▸ **EXERCISE GOAL**
Can you quote exactly the stretch of lines from the one with "before = set(bpy.data.objects)" through the final line of the material, both ends included?

▸ **GIVEN DATA**
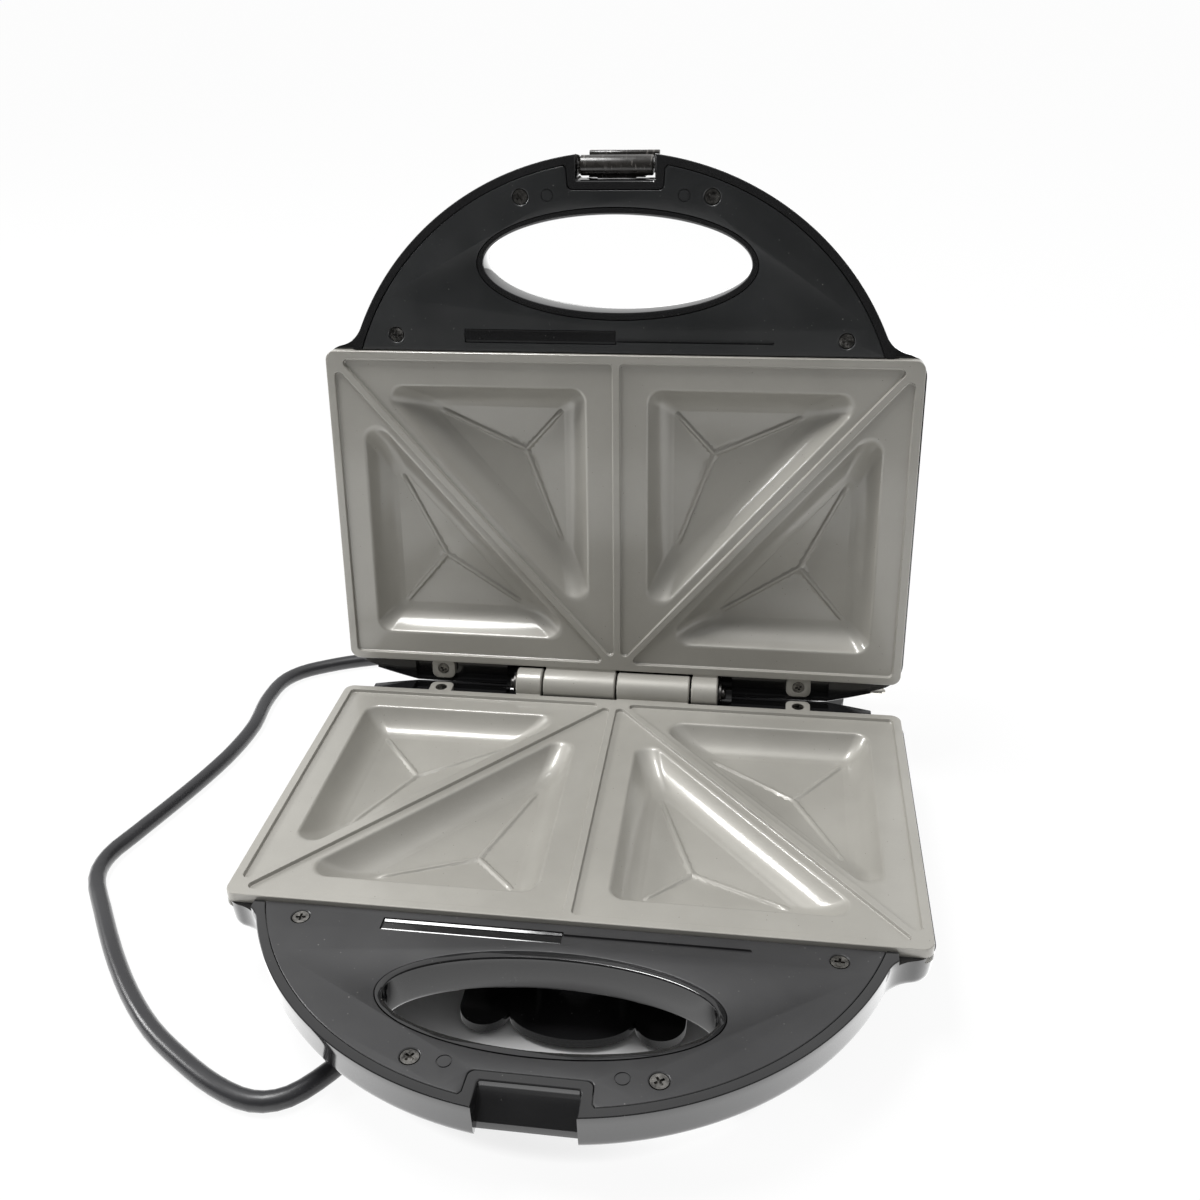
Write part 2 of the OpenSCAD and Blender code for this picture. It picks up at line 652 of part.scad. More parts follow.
module bars() {
    for (y = bar_ys) difference() {
        translate([-element_w / 2 - 6, y - 5, bar_z - bar_t]) cube([element_w + 12, 10, bar_t]);
        for (x = [-post_x, post_x]) pillar([x, y], shank_d / 2 + 0.3, bar_z - 3, bar_z + 1);
    }
}

module bar_screws() {
    for (x = [-post_x, post_x], y = bar_ys) translate([x, y, bar_z - bar_t]) mirror([0, 0, 1])
        screw(5.6, head_d);
}

// Reflector: a shallow sheet tray under the element, resting on the casing's four props
module reflector() {
    translate([0, 0, sheet_z - sheet_t]) difference() {
        linear_extrude(2.6) polygon(round_box(sheet_x, sheet_front, sheet_back, 8, 4));
        translate([0, 0, sheet_t]) linear_extrude(3)
            polygon(round_box(sheet_x - sheet_t, sheet_front + sheet_t, sheet_back - sheet_t,
                8 - sheet_t, 4));
    }
}

module lower_element() {
    color([0.35, 0.34, 0.33]) in_base() element();
}

module upper_element() {
    color([0.35, 0.34, 0.33]) lid_half() element();
}

module lower_element_bars() {
    color([0.6, 0.6, 0.6]) in_base() bars();
}

module upper_element_bars() {
    color([0.6, 0.6, 0.6]) lid_half() bars();
}

module lower_bar_screws() {
    color([0.7, 0.7, 0.7]) in_base() bar_screws();
}

module upper_bar_screws() {
    color([0.7, 0.7, 0.7]) lid_half() bar_screws();
}

module lower_reflector() {
    color([0.75, 0.76, 0.77]) in_base() reflector();
}

module upper_reflector() {
    color([0.75, 0.76, 0.77]) lid_half() reflector();
}

// Thermostat: a disc pressed to the plate's underside with two terminal tabs
module thermostat() {
    under = land_z - cast_t + 0.4;
    color([0.75, 0.7, 0.6]) in_base() translate([0, -20, under]) {
        translate([0, 0, -6.2]) cylinder(h = 6.1, r = 8, $fn = 48);
        translate([0, 0, -8.6]) cylinder(h = 2.5, r = 5.4, $fn = 40);
        for (x = [-1, 1]) translate([x * 9.6 - 3.2, -2.5, -5.2]) cube([6.4, 5, 0.8]);
    }
}

// Thermal fuse in its sleeve, held along the plate's middle rib
module thermal_fuse() {
    color([0.85, 0.82, 0.7]) in_base() translate([0, -72, land_z - cast_t - 2.4]) rotate([-90, 0, 0]) {
        cylinder(h = 22, r = 2.6, $fn = 32);
        translate([0, 0, -9]) cylinder(h = 40, r = 0.6, $fn = 24);
    }
}

module terminal_block() {
    color([0.9, 0.9, 0.86]) in_base() translate([-38, -72, belly_z + wall + 0.05]) difference() {
        union() {
            translate([-15, -7, 0]) cube([30, 14, 3]);
            for (x = [-10, 0, 10]) translate([x - 4, -6, 2.9]) cube([8, 12, 2]);
        }
        for (x = [-10, 0, 10]) pillar([x, 0], 1.6, 2, 9);
    }
}

module terminal_screws() {
    color([0.8, 0.7, 0.4]) in_base() translate([-38, -72, belly_z + wall + 0.05])
        for (x = [-10, 0, 10]) translate([x, 0, 2]) difference() {
            cylinder(h = 2.6, r = 1.55, $fn = 32);
            translate([-1.2, -0.3, 2]) cube([2.4, 0.6, 1]);
        }
}

module cord_clamp() {
    color([0.9, 0.9, 0.88]) in_base() translate([exit_x, -19, exit_z - hinge_h - 3.3]) difference() {
        translate([-13, -4, 0]) cube([26, 8, 3]);
        for (x = [-9, 9]) pillar([x, 0], 1.6, -1, 5);
    }
}

module clamp_screws() {
    color([0.7, 0.7, 0.7]) in_base() for (x = [-9, 9]) translate([exit_x + x, -19, exit_z - hinge_h - 0.3])
        difference() {
            union() {
                translate([0, 0, -7]) cylinder(h = 7.2, r = 1.25, $fn = 32);
                cylinder(h = 1.4, r = 2.5, $fn = 32);
            }
            for (a = [0, 90]) rotate([0, 0, a]) translate([-1.4, -0.35, 0.7]) cube([2.8, 0.7, 1]);
        }
}

module rubber_feet() {
    color([0.08, 0.08, 0.08]) in_base() foot_places() rotate_extrude($fn = 64)
        polygon([[0, -hinge_h], [foot_d / 2 - 1, -hinge_h], [foot_d / 2, -hinge_h + 1],
            [foot_d / 2, belly_z],
            [2.5, belly_z], [2.5, belly_z + wall], [3.4, belly_z + wall + 0.1],
                [2, belly_z + wall + 2], [0, belly_z + wall + 2]]);
}

module hinge_pin() {
    len = 2 * hinge_half + 6;
    color([0.75, 0.75, 0.76]) in_base() rotate([0, 90, 0]) rotate_extrude($fn = 72)
        polygon([[0, -len / 2], [pin_d / 2 - 0.5, -len / 2], [pin_d / 2, -len / 2 + 0.5],
            [pin_d / 2, -hinge_half - 1.4],
            [pin_d / 2 - 0.6, -hinge_half - 1.4], [pin_d / 2 - 0.6, -hinge_half - 0.5],
                [pin_d / 2, -hinge_half - 0.5],
            [pin_d / 2, hinge_half + 0.5], [pin_d / 2 - 0.6, hinge_half + 0.5],
                [pin_d / 2 - 0.6, hinge_half + 1.4],
            [pin_d / 2, hinge_half + 1.4], [pin_d / 2, len / 2 - 0.5], [pin_d / 2 - 0.5, len / 2],
                [0, len / 2]]);
}

module pin_clips() {
    color([0.6, 0.6, 0.62]) in_base() for (x = [-1, 1])
        translate([x * (hinge_half + 0.95), 0, 0]) rotate([0, 90, 0]) difference() {
            cylinder(h = 0.8, r = pin_d / 2 + 1.8, center = true, $fn = 48);
            cylinder(h = 2, r = pin_d / 2 - 0.55, center = true, $fn = 48);
            translate([0, -1.4, -1]) cube([9, 2.8, 2]);
        }
}

module cord_relief() {
    grip = exit_z - hinge_h;
    root = relief_y;
    color([0.07, 0.07, 0.07]) in_base() translate([exit_x, 0, grip]) rotate([-90, 0, 0]) difference() {
        rotate_extrude($fn = 48) polygon([[0, root - wall - 9.4], [6.1, root - wall - 9.4],
            [6.1, root - wall - 6.2],
            [5, root - wall - 6.2], [5, root], [5.6, root], [5.4, root + 3], [4.6, root + 12],
                [4, root + relief_len],
            [0, root + relief_len]]);
    }
}

// A tube of n sides swept along a path of points
module swept(path, r, n) {
    m = len(path);
    tang = [for (i = [0:m - 1]) unit(path[min(i + 1, m - 1)] - path[max(i - 1, 0)])];
    side = [for (t = tang) unit(cross(t, [0, 0, 1]))];
    rings = [for (i = [0:m - 1]) [for (k = [0:n - 1]) let (a = 360 * k / n, up = cross(side[i], tang[i]))
        path[i] + r * (cos(a) * side[i] + sin(a) * up)]];
    loft(rings);
}

function catmull(p, i, t) =
    let (a = p[max(i - 1, 0)], b = p[i], c = p[i + 1], d = p[min(i + 2, len(p) - 1)])
    0.5 * (2 * b + (c - a) * t + (2 * a - 5 * b + 4 * c - d) * t * t + (3 * b - a - 3 * c + d) * t * t * t);
function smooth(p) = concat([for (i = [0:len(p) - 2]) each norm(p[i + 1] - p[i]) > 20
    ? [p[i], catmull(p, i, 0.5)] : [p[i]]], [p[len(p) - 1]]);

module power_cord() {
    color([0.06, 0.06, 0.065]) translate([0, hinge_y, 0]) swept(smooth(cord_path), cord_d / 2, 10);
}

module at_plug() {
    end = cord_path[len(cord_path) - 1];
    translate([end[0], end[1] + hinge_y, end[2]]) rotate([0, 90, 0]) children();
}

module plug_body() {
    r = plug_d / 2;
    flat = r - 1.6;
    color([0.06, 0.06, 0.065]) at_plug() difference() {
        rotate_extrude($fn = 72) polygon([[0, 0], [4.2, 0], [5.4, plug_tail - 6], [8.5, plug_tail],
            [r - 5, plug_tail + 9],
            [r - 1.2, plug_tail + 15], [r, plug_tail + 18], [r, plug_tail + plug_body_len - 1],
            [r - 1, plug_tail + plug_body_len], [0, plug_tail + plug_body_len]]);
        for (s = [-1, 1]) translate([-r, s * (flat + 3) - 3, plug_tail - 2])
            cube([2 * r, 6, plug_body_len + 4]);
        for (s = [-1, 1]) translate([s * 9.5, 0, plug_tail + plug_body_len - 6])
            cylinder(h = 8, r = 2.4, $fn = 32);
        translate([0, 9.5, plug_tail + plug_body_len - 12]) cylinder(h = 14, r = 2.9, $fn = 32);
    }
}

module plug_pins() {
    color([0.8, 0.78, 0.7]) at_plug() for (s = [-1, 1])
        translate([s * 9.5, 0, plug_tail + plug_body_len - 6])
        rotate_extrude($fn = 48) polygon([[0, 0], [2.4, 0], [2.4, 6 + pin_len - 1.4],
            [1.2, 6 + pin_len], [0, 6 + pin_len]]);
}

module plug_earth_contacts() {
    r = plug_d / 2;
    color([0.75, 0.7, 0.55]) at_plug() for (s = [-1, 1])
        translate([-4, s * (r - 1.6) - (s < 0 ? 1 : 0), plug_tail + 13])
        cube([8, 1, plug_body_len - 16]);
}

module lens() {
    seat_r = 3.05;
    rotate_extrude($fn = 48) polygon([[0, -dome_h + 4.4], [seat_r, -dome_h + 4.4], [seat_r, -dome_h],
        [4, -dome_h],
        [3.8, -dome_h - 0.7], [2.6, -dome_h - 1.3], [0, -dome_h - 1.6]]);
}

module red_lens() {
    color([0.8, 0.1, 0.05, 0.8]) lid_half() translate([-14, lens_y, 0]) lens();
}

module green_lens() {
    color([0.1, 0.6, 0.15, 0.8]) lid_half() translate([14, lens_y, 0]) lens();
}

module neon_lamps() {
    color([0.9, 0.6, 0.4]) lid_half() for (x = [-14, 14]) translate([x, lens_y, -dome_h + 4.6])
        cylinder(h = 3, r = 2.2, $fn = 32);
}

module lamp_holder() {
    color([0.85, 0.85, 0.8]) lid_half() difference() {
        translate([-22, lens_y - 6, -dome_h + 5.1]) cube([44, 12, 2.4]);
        for (x = [-14, 14]) pillar([x, lens_y], 2.25, -dome_h, -dome_h + 12);
    }
}

module latch_pin() {
    color([0.7, 0.7, 0.7]) in_lid() translate([0, -latch_at, latch_z]) rotate([0, 90, 0])
        cylinder(h = notch_w + 6.8, r = latch_pin_d / 2, center = true, $fn = 48);
}

// Latch lever at rest: hub on the pin, arm along the lid's depth, hook at the far end
module latch() {
    inner = lever_low;
    outer = lever_low + lever_t;
    top = lever_end;
    color([0.13, 0.12, 0.11]) in_lid() difference() {
        union() {
            translate([0, -latch_at, latch_z]) rotate([0, 90, 0])
                cylinder(h = latch_w, r = hub_r, center = true, $fn = 64);
            along_x(latch_w - 6, [[inner, latch_z], [outer, latch_z], [outer, top - 8], [inner, top - 8]]);
            along_x(latch_w, [[outer, top - 9], [outer, top - 1], [outer - 1, top],
                [hook_y + 0.6, top], [hook_y, top - 0.8],
                [hook_y, top - hook_t + 0.6], [hook_y + 0.6, top - hook_t], [inner - 0.6, top - hook_t],
                [inner, top - hook_t - 0.6], [inner, top - 9]]);
            translate([-7, hub_r - 1 - latch_at, latch_z - 1.2]) cube([14, 1.8, 2.4]);
        }
        translate([0, -latch_at, latch_z]) rotate([0, 90, 0])
            cylinder(h = latch_w + 2, r = latch_pin_d / 2 + pin_fit, center = true, $fn = 48);
    }
}

lower_shell();
lower_handle_cover();
lower_cover_screws();
lower_plate();
lower_plate_screws();
lower_element();
lower_element_bars();
lower_bar_screws();
lower_reflector();
thermostat();
thermal_fuse();
terminal_block();
terminal_screws();
cord_clamp();
clamp_screws();
rubber_feet();
hinge_pin();
pin_clips();
cord_relief();
power_cord();
plug_body();
plug_pins();
plug_earth_contacts();
upper_shell();
upper_handle_cover();
upper_cover_screws();
upper_plate();
upper_plate_screws();
upper_element();
upper_element_bars();
upper_bar_screws();
upper_reflector();
red_lens();
green_lens();
neon_lamps();
lamp_holder();
latch_pin();
latch();
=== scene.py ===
import json
import math

import bmesh
import bpy
import numpy as np
from mathutils import Matrix, Vector


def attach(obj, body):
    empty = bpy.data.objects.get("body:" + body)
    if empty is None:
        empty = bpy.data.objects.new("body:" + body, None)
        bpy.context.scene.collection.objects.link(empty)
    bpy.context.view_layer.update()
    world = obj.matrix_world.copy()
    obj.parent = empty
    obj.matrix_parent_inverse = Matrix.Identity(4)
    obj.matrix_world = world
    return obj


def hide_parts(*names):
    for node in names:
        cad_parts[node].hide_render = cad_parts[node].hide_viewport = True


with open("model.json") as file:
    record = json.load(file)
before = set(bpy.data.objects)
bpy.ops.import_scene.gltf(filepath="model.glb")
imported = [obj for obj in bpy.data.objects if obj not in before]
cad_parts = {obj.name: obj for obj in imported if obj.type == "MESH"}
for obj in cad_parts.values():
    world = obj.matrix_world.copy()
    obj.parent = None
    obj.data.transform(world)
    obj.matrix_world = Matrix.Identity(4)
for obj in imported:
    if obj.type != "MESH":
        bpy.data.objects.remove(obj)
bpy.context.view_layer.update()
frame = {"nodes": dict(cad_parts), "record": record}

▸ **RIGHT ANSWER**
before = set(bpy.data.objects)
bpy.ops.import_scene.gltf(filepath="model.glb")
imported = [obj for obj in bpy.data.objects if obj not in before]
cad_parts = {obj.name: obj for obj in imported if obj.type == "MESH"}
for obj in cad_parts.values():
    world = obj.matrix_world.copy()
    obj.parent = None
    obj.data.transform(world)
    obj.matrix_world = Matrix.Identity(4)
for obj in imported:
    if obj.type != "MESH":
        bpy.data.objects.remove(obj)
bpy.context.view_layer.update()
frame = {"nodes": dict(cad_parts), "record": record}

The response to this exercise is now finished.